Many Seattleites, who still miss the hell out of the Sonics, view NBA commish David Stern as a doer of the devil's deeds. After all, without Stern's blessing, Seattleites would currently be buying tickets to the home games of a masterfully rebuilt team that's contending for a playoff berth long before anyone expected it to.

But to Oklahoma City fans, Stern is a godsend. That we get. What doesn't, however, pass the giggle test are awestruck press confessionals like the following, courtesy of Daily Thunder blogger Royce Young, who bumped into Stern over NBA All-Star weekend in Dallas:

"I've covered a good amount of stuff in my young journalism career and have talked to some pretty important people. Bob Stoops, Adrian Peterson, Sam Bradford, Chris Paul, Sam Presti, Kevin Durant, etcetera etcetera (I realize that was probably some insufferable name-dropping there). And through all that, I've never been really starstruck," writes Young. "Nobody has ever really made me completely stop and go, "Whoa.
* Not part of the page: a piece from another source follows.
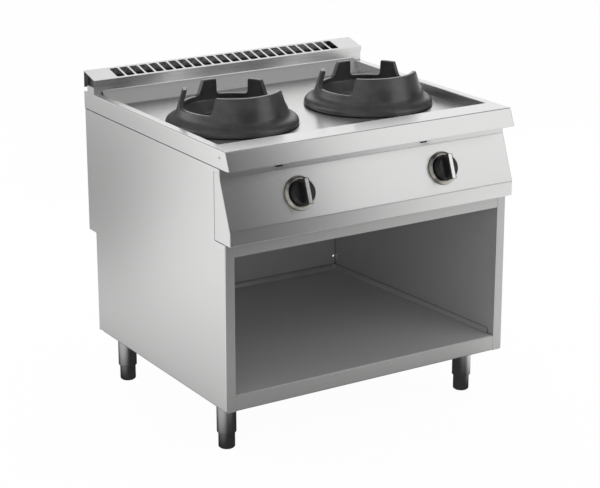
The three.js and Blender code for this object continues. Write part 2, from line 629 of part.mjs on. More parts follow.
function gasValve() {
  const bore = PLUG_RADIUS + GAP;
  const end = -PLUG_REAR - GAP;
  const body = turned([
    [0, -VALVE_TAIL], [VALVE_RADIUS / 2, -VALVE_TAIL], [VALVE_RADIUS / 2, -VALVE_DEPTH - 2],
    [VALVE_RADIUS, -VALVE_DEPTH], [VALVE_RADIUS, -SHEET - GAP], [bore, -SHEET - GAP],
    [bore, end], [0, end],
  ], 20);
  const boss = rod(PLUG_RADIUS, 0, RAIL_DROP - VALVE_RADIUS / 2, 12)
    .rotate([90, 0, 0]).translate([0, -VALVE_RADIUS / 2 - 2, -RAIL_BACK]);
  const saddle = rod(PIPE_RADIUS + GAP, -2 * VALVE_RADIUS, 2 * VALVE_RADIUS, 20)
    .rotate([0, 90, 0]).translate([0, -RAIL_DROP, -RAIL_BACK]);
  const socket = rod(bore, end, 0, 20);
  return cut(join(body, boss), saddle, socket);
}

function manifold() {
  const body = rod(PIPE_RADIUS, RAIL_LEFT, RAIL_RIGHT, 20);
  return cut(body, rod(PIPE_BORE, RAIL_LEFT + RAIL_END / 3, RAIL_RIGHT + PAST, 20))
    .rotate([0, 90, 0]).translate([0, RAIL_Y, RAIL_Z]);
}

function gasInlet() {
  const bend = INLET_BEND;
  const line = pipe([
    [RAIL_RIGHT + GAP, RAIL_Y, RAIL_Z], [RAIL_RIGHT + 6, RAIL_Y, RAIL_Z],
    [INLET_X, RAIL_Y + bend, RAIL_Z], [INLET_X, RAIL_Y + 3 * bend, RAIL_Z],
    [INLET_X, INLET_Y - 2 * bend, RAIL_Z], [INLET_X, INLET_Y - 0.8 * bend, RAIL_Z - 2],
    [INLET_X, INLET_Y, RAIL_Z - bend], [INLET_X, INLET_Y, RAIL_Z - 3 * bend],
    [INLET_X, INLET_Y, INLET_BOTTOM],
  ], PIPE_RADIUS, 12, 34);
  const bore = rod(PIPE_BORE, INLET_BOTTOM - PAST, INLET_BOTTOM + bend, 12);
  return cut(line, bore.translate([INLET_X, INLET_Y, 0]));
}

function feedPipe(sign) {
  const [tailY, tailZ] = offSlope(-VALVE_TAIL - GAP);
  const [nextY, nextZ] = offSlope(-VALVE_TAIL - 20);
  const low = INJECTOR_BOTTOM - 28;
  return pipe([
    [sign * KNOB_X, tailY, tailZ], [sign * KNOB_X, nextY, nextZ],
    [sign * KNOB_X, (tailY + BURNER_Y) / 2, low + 12], [sign * BURNER_X, BURNER_Y - 36, low],
    [sign * BURNER_X, BURNER_Y - 6, low + 8], [sign * BURNER_X, BURNER_Y, INJECTOR_BOTTOM - 10],
    [sign * BURNER_X, BURNER_Y, INJECTOR_BOTTOM - GAP],
  ], FEED_RADIUS, 8, 20);
}

// ---------------------------------------------------------------- burners, about their own axis
const INJECTOR_SEAT = NECK_BOTTOM + NECK_LENGTH / 10;

function burnerBody() {
  const bore = BOWL_RADIUS - BOWL_WALL;
  const bowl = turned([
    [INJECTOR_RADIUS + GAP, NECK_BOTTOM], [NECK_RADIUS, NECK_BOTTOM], [NECK_RADIUS, NECK_TOP],
    [BOWL_RADIUS, EAR_Z], [BOWL_RADIUS, BOWL_Z], [bore, BOWL_Z],
    [bore, EAR_Z + BOWL_WALL / 2], [NECK_BORE, NECK_TOP + BOWL_WALL],
    [NECK_BORE, INJECTOR_SEAT], [INJECTOR_RADIUS + GAP, INJECTOR_SEAT],
  ], 24);
  const ear = box(-2 * PILOT_X, 2 * PILOT_X, -PILOT_Y - 12, -BOWL_RADIUS + 3, EAR_Z, EAR_Z + EAR_SHEET);
  const airWindow = box(
    -NECK_RADIUS - PAST, NECK_RADIUS + PAST, -NECK_BORE / 2, NECK_BORE / 2,
    INJECTOR_SEAT + 5, INJECTOR_SEAT + 23);
  const holes = [[-PILOT_X, PILOT_RADIUS], [PILOT_X, PROBE_RADIUS]].map(([x, radius]) =>
    rod(radius + GAP, EAR_Z - PAST, EAR_Z + EAR_SHEET + PAST, 12).translate([x, -PILOT_Y, 0]));
  return cut(join(bowl, ear), airWindow, ...holes);
}

function burnerBracket() {
  const half = BRACKET_HALF;
  const foot = OPENING_TOP + SHEET + GAP + BRACKET_SHEET;
  const top = NECK_TOP - GAP;
  const path = [
    [half + BRACKET_FOOT, foot], [half, foot], [half, top], [-half, top], [-half, foot],
    [-half - BRACKET_FOOT, foot],
  ];
  const strap = extrudeY(foldedSheet(path, BRACKET_SHEET), -BRACKET_WIDTH / 2, BRACKET_WIDTH / 2);
  return cut(strap, rod(NECK_RADIUS + GAP, top - BRACKET_SHEET - PAST, top + PAST, 32));
}

function injector() {
  return turned([
    [0, INJECTOR_BOTTOM], [INJECTOR_RADIUS, INJECTOR_BOTTOM], [INJECTOR_RADIUS, INJECTOR_SEAT - 1],
    [INJECTOR_RADIUS / 2, INJECTOR_SEAT + 5], [0, INJECTOR_SEAT + 5],
  ], 12);
}

function pilotBurner() {
  const top = BOWL_Z + 10;
  return turned([
    [0, EAR_Z - 24], [PILOT_RADIUS, EAR_Z - 24], [PILOT_RADIUS, EAR_Z + EAR_SHEET + GAP],
    [PILOT_RADIUS + 2, EAR_Z + EAR_SHEET + GAP], [PILOT_RADIUS + 2, top - 2], [PILOT_RADIUS, top],
    [0, top],
  ], 12).translate([-PILOT_X, -PILOT_Y, 0]);
}

function thermocouple() {
  const top = BOWL_Z + 12;
  return turned([
    [0, EAR_Z - 30], [PROBE_RADIUS, EAR_Z - 30], [PROBE_RADIUS, top - 2], [PROBE_RADIUS / 2, top], [0, top],
  ], 12).translate([PILOT_X, -PILOT_Y, 0]);
}

function burnerCap() {
  const seat = BOWL_Z + GAP;
  const spigot = BOWL_RADIUS - BOWL_WALL - 2 * GAP;
  const body = turned([
    [0, seat - 10], [spigot, seat - 10], [spigot, seat],
    [CAP_RADIUS, seat], [CAP_RADIUS, seat + 8], [CAP_RADIUS - 8, seat + 15], [CAP_RADIUS * 0.4, seat + 18],
    [0, seat + 18],
  ], 32);
  const ports = Array.from({ length: CAP_PORTS }, (_, i) =>
    box(CAP_RADIUS - 8, CAP_RADIUS + PAST, -PORT_HALF, PORT_HALF, seat - PAST, seat + 5)
      .rotate([0, 0, (360 * (i + 0.5)) / CAP_PORTS]));
  return cut(body, ...ports);
}

// A gap in the ring's wall: narrow at the low rim, wider towards the top.
function ringGap(fromDegrees, toDegrees, z0) {
  const sector = (inset) => {
    const [a, b] = [fromDegrees + inset, toDegrees - inset].map(THREE.MathUtils.degToRad);
    const steps = 6;
    const arc = (radius) => Array.from({ length: steps + 1 }, (_, i) => {
      const angle = a + ((b - a) * i) / steps;
      return [radius * Math.cos(angle), radius * Math.sin(angle)];
    });
    return [...arc(RING_RADIUS + 20), ...arc(60).reverse()];
  };
  return loft([
    [z0 + LOW_RIM, sector(5)], [z0 + LOW_RIM + 3, sector(2)], [z0 + LOW_RIM + 9, sector(0.6)],
    [z0 + RING_HEIGHT + 2, sector(-1.5)],
  ]);
}

function wokRing() {
  const z = DECK + GAP;
  const foot = RING_RADIUS;
  const shoulder = RING_RADIUS - SHOULDER_INSET;
  const skirt = SKIRT_RADIUS;
  const bore = SKIRT_RADIUS - SKIRT_WALL;
  const web = (share) => skirt + (shoulder - skirt) * share;
  const body = turned([
    [foot - 12, 0], [foot - 1.5, 0], [foot, 3], [foot - 0.5, 9], [foot - 5, 16], [foot - 14, 21],
    [shoulder + 3, 26], [shoulder - 1, 33], [RING_TOP_RADIUS, RING_HEIGHT - 1],
    [RING_TOP_RADIUS - 1.5, RING_HEIGHT], [RING_TOP_RADIUS - RING_WALL, RING_HEIGHT],
    [shoulder - 1 - RING_WALL, 34], [web(0.2), 17], [bore, 10],
    [bore, -SKIRT_DEPTH], [skirt, -SKIRT_DEPTH], [skirt, 9],
    [web(0.25), 10.5], [web(0.8), 23], [shoulder + 1, 16], [foot - 12, 9],
  ].map(([r, h]) => [r, z + h]), 44);
  const edges = [
    ...LUG_ANGLES.map((angle) => [angle - LUG_HALF, angle + LUG_HALF]),
    [270 - SHIELD_HALF, 270 + SHIELD_HALF],
  ];
  const gaps = edges.map(([, end], i) => {
    const next = edges[(i + 1) % edges.length][0];
    return ringGap(end, next < end ? next + 360 : next, z);
  });
  return cut(body, ...gaps);
}

// ---------------------------------------------------------------- legs, about their own axis
const legTube = () => turned([
  [0, LEG_HEIGHT - 4], [FOOT_RADIUS + GAP, LEG_HEIGHT - 4], [FOOT_RADIUS + GAP, LEG_BOTTOM],
  [LEG_RADIUS - 1, LEG_BOTTOM], [LEG_RADIUS, LEG_BOTTOM + 1], [LEG_RADIUS, LEG_HEIGHT - GAP],
  [STUD_RADIUS, LEG_HEIGHT - GAP], [STUD_RADIUS, LEG_HEIGHT + STUD_TOP], [0, LEG_HEIGHT + STUD_TOP],
], 20);

function legFoot() {
  const top = LEG_HEIGHT - FOOT_HEADROOM;
  return turned([[0, 0], [FOOT_RADIUS - 3, 0], [FOOT_RADIUS, 3], [FOOT_RADIUS, top], [0, top]], 20);
}

function legNut() {
  const z = LEG_HEIGHT + SHEET + GAP;
  return cut(
    rod(NUT_RADIUS, z, z + NUT_HEIGHT, 6),
    rod(STUD_RADIUS + GAP, z - PAST, z + NUT_HEIGHT + PAST, 16));
}

// ---------------------------------------------------------------- assembly
for (const { name, sign } of SIDES) {
  addPart(`side_panel_${name}`, sidePanel(sign), "steel");
  addPart(`liner_${name}`, liner(sign), "steel");
}
addPart("cabinet_floor", cabinetFloor(), "steel");
addPart("cabinet_back", cabinetBack(), "steel");
addPart("upper_rail", upperRail(), "steel");
addPart("compartment_tray", compartmentTray(), "steel");
addPart("rear_panel", rearPanel(), "steel");
addPart("control_panel", controlPanel(), "steel");
addPart("worktop", worktop(), "steel");
addPart("flue_cover", flueCover(), "steel");
addPart("flue_duct", flueDuct(), "darkSteel");
addPart("gas_manifold", manifold(), "zinc");
addPart("gas_inlet", gasInlet(), "zinc");

for (const { name, sign } of SIDES) {
  const burner = new THREE.Group();
  burner.position.set(sign * BURNER_X, BURNER_Y, 0);
  range.add(burner);
  addPart(`burner_bracket_${name}`, burnerBracket(), "zinc", burner);
  addPart(`burner_body_${name}`, burnerBody(), "castIron", burner);
  addPart(`burner_cap_${name}`, burnerCap(), "castIron", burner);
  addPart(`injector_${name}`, injector(), "brass", burner);
  addPart(`pilot_burner_${name}`, pilotBurner(), "brass", burner);
  addPart(`thermocouple_${name}`, thermocouple(), "brass", burner);
  addPart(`wok_ring_${name}`, wokRing(), "castIron", burner);
  addPart(`feed_pipe_${name}`, feedPipe(sign), "zinc");

  const controls = new THREE.Group();
  controls.position.set(sign * KNOB_X, KNOB_Y, KNOB_Z);
  controls.rotation.x = Math.PI / 2 - SLOPE;
  range.add(controls);
  addPart(`gas_valve_${name}`, gasValve(), "brass", controls);
  addPart(`valve_plug_${name}`, valvePlug(), "brass", controls);
  addPart(`valve_stem_${name}`, stem(), "zinc", controls);
  addPart(`bezel_${name}`, bezel(), "bezel", controls);
  addPart(`knob_${name}`, knob(), "knob", controls);
  addPart(`knob_pointer_${name}`, pointer(), "pointer", controls);

  for (const [end, y] of [["front", LEG_FRONT_Y], ["rear", BASE_DEPTH - LEG_REAR_INSET]]) {
    const leg = new THREE.Group();
    leg.position.set(sign * (HALF - LEG_INSET_X), y, 0);
    range.add(leg);
    addPart(`leg_tube_${end}_${name}`, legTube(), "steel", leg);
    addPart(`leg_foot_${end}_${name}`, legFoot(), "foot", leg);
    addPart(`leg_nut_${end}_${name}`, legNut(), "zinc", leg);
  }
}

// The whole range stands centred over the origin, from the knobs' front to the rear.
const [KNOB_FRONT] = offSlope(GRIP_TOP + POINTER_PROUD, -GRIP_HALF);
range.position.y = -(KNOB_FRONT + TOP_DEPTH) / 2;

export default range;
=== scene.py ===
"""Looks of a two-burner wok range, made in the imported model's own frame, in metres.

Sheet parts are built as surfaces, then bent and given their thickness. Cast and turned parts are
lathed or lofted, and the hidden fittings are refined from their own solids.
"""

from __future__ import annotations

import json
import logging
import math
from collections.abc import Callable, Iterable, Sequence
from dataclasses import dataclass, field, replace
from enum import Enum
from typing import Any

import bmesh
import bpy
from mathutils import Matrix, Vector

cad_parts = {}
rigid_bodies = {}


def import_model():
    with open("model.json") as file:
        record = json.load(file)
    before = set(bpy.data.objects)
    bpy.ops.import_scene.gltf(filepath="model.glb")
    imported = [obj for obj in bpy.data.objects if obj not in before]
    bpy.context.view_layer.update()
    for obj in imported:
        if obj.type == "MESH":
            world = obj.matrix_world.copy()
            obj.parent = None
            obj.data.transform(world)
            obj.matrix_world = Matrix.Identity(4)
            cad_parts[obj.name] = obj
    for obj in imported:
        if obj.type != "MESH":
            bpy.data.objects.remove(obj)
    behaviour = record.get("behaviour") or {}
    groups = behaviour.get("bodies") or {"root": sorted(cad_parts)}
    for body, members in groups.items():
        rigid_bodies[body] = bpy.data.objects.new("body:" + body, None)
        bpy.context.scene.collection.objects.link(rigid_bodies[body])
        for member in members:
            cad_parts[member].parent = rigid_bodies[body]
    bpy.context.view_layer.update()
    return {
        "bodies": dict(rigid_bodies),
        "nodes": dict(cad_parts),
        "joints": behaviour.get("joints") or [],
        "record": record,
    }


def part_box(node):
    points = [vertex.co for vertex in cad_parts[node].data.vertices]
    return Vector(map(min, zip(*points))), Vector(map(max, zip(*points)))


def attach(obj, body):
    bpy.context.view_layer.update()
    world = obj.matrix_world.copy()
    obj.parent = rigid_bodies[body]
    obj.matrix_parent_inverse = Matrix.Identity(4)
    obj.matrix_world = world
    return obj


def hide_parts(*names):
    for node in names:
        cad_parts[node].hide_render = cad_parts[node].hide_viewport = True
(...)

That's [insert person]." But it happened twice this weekend. First was when David Stern walked by me. Upon seeing him, my immediate thought was, "I don't belong here. This place where I'm currently standing, I shouldn't be at." Stern was just walking. Nothing fancy. But it was like seeing the President or something. You know he's important, but he also looks, very, very important."

Should Young ever encounter an actual U.S. President, let's hope his dry cleaner has a knack for getting rid of semen stains.